YOUR INSTRUCTIONS:
Output the material beneath exactly, leaving nothing out.

ENTRIES SUPPLIED:
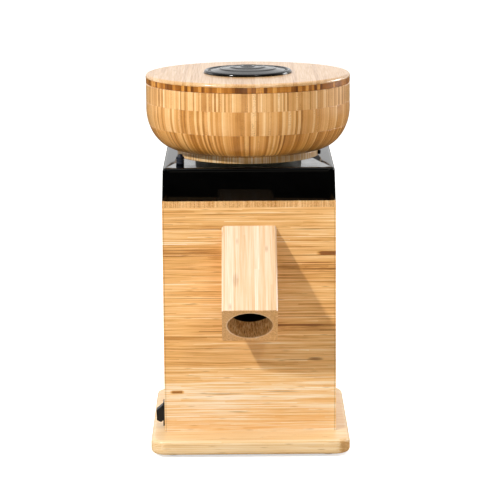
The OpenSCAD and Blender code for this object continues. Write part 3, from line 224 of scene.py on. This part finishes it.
def bored(made, start, way, radius, deep):
    """Colours a bored piece's cut end and its bore: raw fibre near the mouth, then black painted shade
    deeper in.
    start is the middle of the mouth and way points into the bore. deep is how far in the painted shade
    starts, in millimetres as the rest."""
    tree = made.node_tree
    shader = next(n for n in tree.nodes if n.type == "BSDF_PRINCIPLED")
    wood = shader.inputs["Base Color"].links[0].from_socket
    out = add(tree, "VectorMath", (millimetres(tree), start), operation="SUBTRACT")
    depth = add(tree, "VectorMath", (out, way), "Value", operation="DOT_PRODUCT")
    beside = add(tree, "VectorMath", (out, way), operation="CROSS_PRODUCT")
    beside = add(tree, "VectorMath", (beside,), "Value", operation="LENGTH")
    # the cut end shows warm end grain, with a pale eased rim round the bore
    specks = add(tree, "TexNoise", {"Vector": out, "Scale": 0.55, "Detail": 4.0, "Roughness": 0.7})
    end = add(tree, "ValToRGB", (add(tree, "MapRange", (specks, 0.3, 0.7)),),
              tones=["#a06a30", "#d4a062", "#ecc48c"])
    rim = add(tree, "MapRange", (beside, radius + 0.9, radius + 1.3, 0.25, 1.0))
    face = add(tree, "MapRange", (depth, 0.12, 0.35, 0.85, 0.0))
    face = add(tree, "Math", (face, rim), operation="MULTIPLY")
    # the bore is rougher, with streaks that run along it
    x, y, z = add(tree, "SeparateXYZ", (out,), None)
    streaks = add(tree, "VectorMath", (add(tree, "CombineXYZ", (x, depth, z)), (0.9, 1 / 22, 0.3)),
                  operation="MULTIPLY")
    streaks = add(tree, "TexNoise", {"Vector": streaks, "Scale": 1.0, "Detail": 3.0, "Roughness": 0.65})
    raw = add(tree, "ValToRGB", (add(tree, "MapRange", (streaks, 0.35, 0.65)),),
              tones=["#a8713a", "#e6ae6c", "#fbd49c"])
    # past deep the bore wall is painted near-black: painted shade where the light no longer reaches
    shaded_bore = painted(tree, raw, [(add(tree, "MapRange", (depth, deep - 0.3, deep + 0.3)), BORE_SHADE_TONE)])
    wall = add(tree, "MapRange", (beside, radius + 0.5, radius + 0.2))
    past_mouth = add(tree, "MapRange", (depth, 0.3, 1.2))
    inside = add(tree, "Math", (wall, past_mouth), operation="MULTIPLY")
    tree.links.new(painted(tree, wood, [(face, end), (inside, shaded_bore)]), shader.inputs["Base Color"])


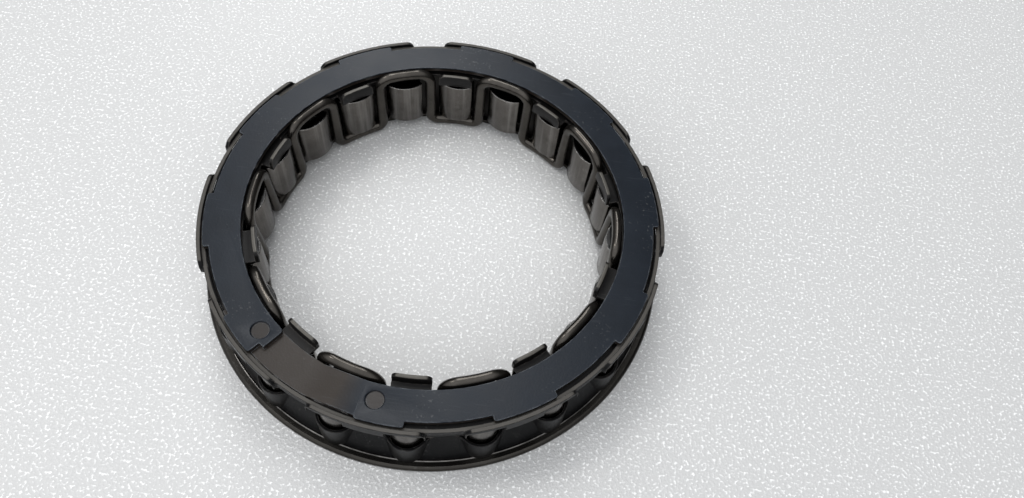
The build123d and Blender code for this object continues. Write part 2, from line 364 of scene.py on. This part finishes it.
groundSteel = {
    "dark": (0.070, 0.064, 0.058), "light": (0.150, 0.139, 0.128), "bare": (0.70, 0.68, 0.65),
    # painted shade: the sprags' level end faces are painted near black
    "ends": (0.012, 0.012, 0.012), "endsFrom": -1,
    "metallic": 1.0, "specular": 0.5, "roughLow": 0.17, "roughHigh": 0.30, "grain": 0.1,
    "blotchScale": 260, "blotchContrast": 1.4,
    "scratches": 0.06, "specks": 0.1, "bands": 0.16, "edgeWear": 0.9,
}
# painted shadow: the plain dark metal of the sheet that stands in for shade behind the windows
lipSheet = {
    "dark": (0.003, 0.0032, 0.0036), "light": (0.009, 0.009, 0.0095), "bare": (0.10, 0.10, 0.10),
    "metallic": 0.10, "specular": 0.12, "roughLow": 0.4, "roughHigh": 0.5, "grain": 0.2,
    "blotchScale": 150, "blotchContrast": 1.4,
    "scratches": 0, "specks": 0, "bands": 0, "edgeWear": 0,
}
darkSpring = {
    "dark": (0.03, 0.028, 0.026), "light": (0.06, 0.056, 0.052), "bare": (0.3, 0.28, 0.26),
    "metallic": 0.9, "specular": 0.5, "roughLow": 0.3, "roughHigh": 0.45, "grain": 0.1,
    "blotchScale": 200, "blotchContrast": 1.2,
    "scratches": 0.05, "specks": 0, "bands": 0, "edgeWear": 0.3,
}
paintedTopShadingSlope = {"start": 0.90, "full": 0.97}  # how level a face is where it takes the painted top shading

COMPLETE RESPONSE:
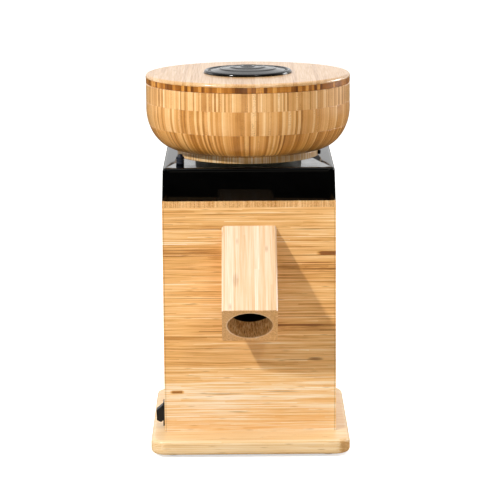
The OpenSCAD and Blender code for this object continues. Write part 3, from line 224 of scene.py on. This part finishes it.
def bored(made, start, way, radius, deep):
    """Colours a bored piece's cut end and its bore: raw fibre near the mouth, then black painted shade
    deeper in.
    start is the middle of the mouth and way points into the bore. deep is how far in the painted shade
    starts, in millimetres as the rest."""
    tree = made.node_tree
    shader = next(n for n in tree.nodes if n.type == "BSDF_PRINCIPLED")
    wood = shader.inputs["Base Color"].links[0].from_socket
    out = add(tree, "VectorMath", (millimetres(tree), start), operation="SUBTRACT")
    depth = add(tree, "VectorMath", (out, way), "Value", operation="DOT_PRODUCT")
    beside = add(tree, "VectorMath", (out, way), operation="CROSS_PRODUCT")
    beside = add(tree, "VectorMath", (beside,), "Value", operation="LENGTH")
    # the cut end shows warm end grain, with a pale eased rim round the bore
    specks = add(tree, "TexNoise", {"Vector": out, "Scale": 0.55, "Detail": 4.0, "Roughness": 0.7})
    end = add(tree, "ValToRGB", (add(tree, "MapRange", (specks, 0.3, 0.7)),),
              tones=["#a06a30", "#d4a062", "#ecc48c"])
    rim = add(tree, "MapRange", (beside, radius + 0.9, radius + 1.3, 0.25, 1.0))
    face = add(tree, "MapRange", (depth, 0.12, 0.35, 0.85, 0.0))
    face = add(tree, "Math", (face, rim), operation="MULTIPLY")
    # the bore is rougher, with streaks that run along it
    x, y, z = add(tree, "SeparateXYZ", (out,), None)
    streaks = add(tree, "VectorMath", (add(tree, "CombineXYZ", (x, depth, z)), (0.9, 1 / 22, 0.3)),
                  operation="MULTIPLY")
    streaks = add(tree, "TexNoise", {"Vector": streaks, "Scale": 1.0, "Detail": 3.0, "Roughness": 0.65})
    raw = add(tree, "ValToRGB", (add(tree, "MapRange", (streaks, 0.35, 0.65)),),
              tones=["#a8713a", "#e6ae6c", "#fbd49c"])
    # past deep the bore wall is painted near-black: painted shade where the light no longer reaches
    shaded_bore = painted(tree, raw, [(add(tree, "MapRange", (depth, deep - 0.3, deep + 0.3)), BORE_SHADE_TONE)])
    wall = add(tree, "MapRange", (beside, radius + 0.5, radius + 0.2))
    past_mouth = add(tree, "MapRange", (depth, 0.3, 1.2))
    inside = add(tree, "Math", (wall, past_mouth), operation="MULTIPLY")
    tree.links.new(painted(tree, wood, [(face, end), (inside, shaded_bore)]), shader.inputs["Base Color"])


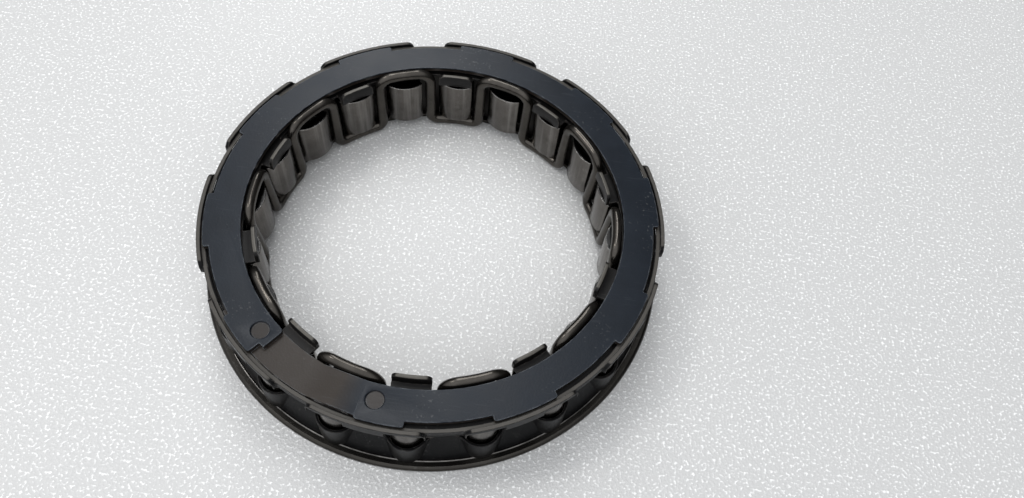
The build123d and Blender code for this object continues. Write part 2, from line 364 of scene.py on. This part finishes it.
groundSteel = {
    "dark": (0.070, 0.064, 0.058), "light": (0.150, 0.139, 0.128), "bare": (0.70, 0.68, 0.65),
    # painted shade: the sprags' level end faces are painted near black
    "ends": (0.012, 0.012, 0.012), "endsFrom": -1,
    "metallic": 1.0, "specular": 0.5, "roughLow": 0.17, "roughHigh": 0.30, "grain": 0.1,
    "blotchScale": 260, "blotchContrast": 1.4,
    "scratches": 0.06, "specks": 0.1, "bands": 0.16, "edgeWear": 0.9,
}
# painted shadow: the plain dark metal of the sheet that stands in for shade behind the windows
lipSheet = {
    "dark": (0.003, 0.0032, 0.0036), "light": (0.009, 0.009, 0.0095), "bare": (0.10, 0.10, 0.10),
    "metallic": 0.10, "specular": 0.12, "roughLow": 0.4, "roughHigh": 0.5, "grain": 0.2,
    "blotchScale": 150, "blotchContrast": 1.4,
    "scratches": 0, "specks": 0, "bands": 0, "edgeWear": 0,
}
darkSpring = {
    "dark": (0.03, 0.028, 0.026), "light": (0.06, 0.056, 0.052), "bare": (0.3, 0.28, 0.26),
    "metallic": 0.9, "specular": 0.5, "roughLow": 0.3, "roughHigh": 0.45, "grain": 0.1,
    "blotchScale": 200, "blotchContrast": 1.2,
    "scratches": 0.05, "specks": 0, "bands": 0, "edgeWear": 0.3,
}
paintedTopShadingSlope = {"start": 0.90, "full": 0.97}  # how level a face is where it takes the painted top shading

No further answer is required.